Beginning in the 80s and gaining steam through the mid 2000s, Delray made a huge effort to organize neighborhoods, host interactive town hall meetings, publish newsletters, use an emergency radio station with community news in three languages, host citizen driven visioning charrettes and resident academies all designed to engage and build community. Efforts were also made to talk about race relations and to create volunteer opportunities for those willing. Special events—the subject of lots of discussion today—also had a community building component when originally conceived. The entire All America City effort mentioned earlier was designed to foster community, build relationships and work collaboratively to solve community challenges. My favorite activities during my term in office were holiday parties hosted by the commission for city staff and neighborhood pot luck dinners.

During the former, we donned aprons and served lunch and punch to three shifts of city workers, getting to know them and giving us an opportunity to say thanks.
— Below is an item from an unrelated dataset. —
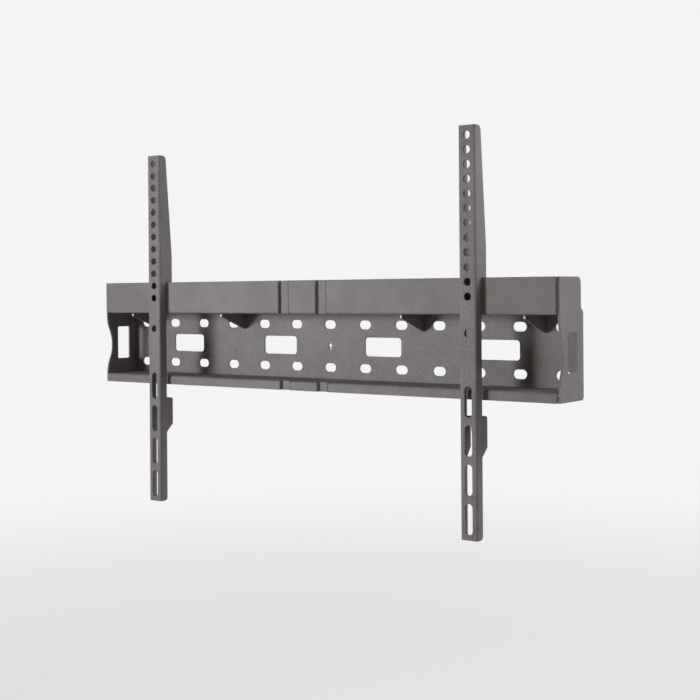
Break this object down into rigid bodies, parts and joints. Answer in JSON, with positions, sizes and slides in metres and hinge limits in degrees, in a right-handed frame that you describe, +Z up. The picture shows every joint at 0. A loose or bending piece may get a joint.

The pot luck dinners paired disparate neighborhoods in our city giving neighbors a chance to meet and find common ground. We learned that just about everybody has a desire to live on a safe street and to give their kids opportunities to succeed. Simple gestures, big results.

Today, in an age of “screens” and disruptive technology we should take the time to refocus on community. I think people long for it.

If we want to talk about building a sustainable village, a place of value, gratitude, respect, civility and warmth it has to start with people. The best part is these efforts aren’t expensive. It just takes time and genuine commitment.

If you restore and strengthen the civic commons you create a city of immeasurable value.

It all comes back to friendships and relationships—they benefit us personally, but they also benefit communities by—you guessed it— building community.

Just ask the cities that experienced unrest recently whether they wish they had invested more in community building and relationships.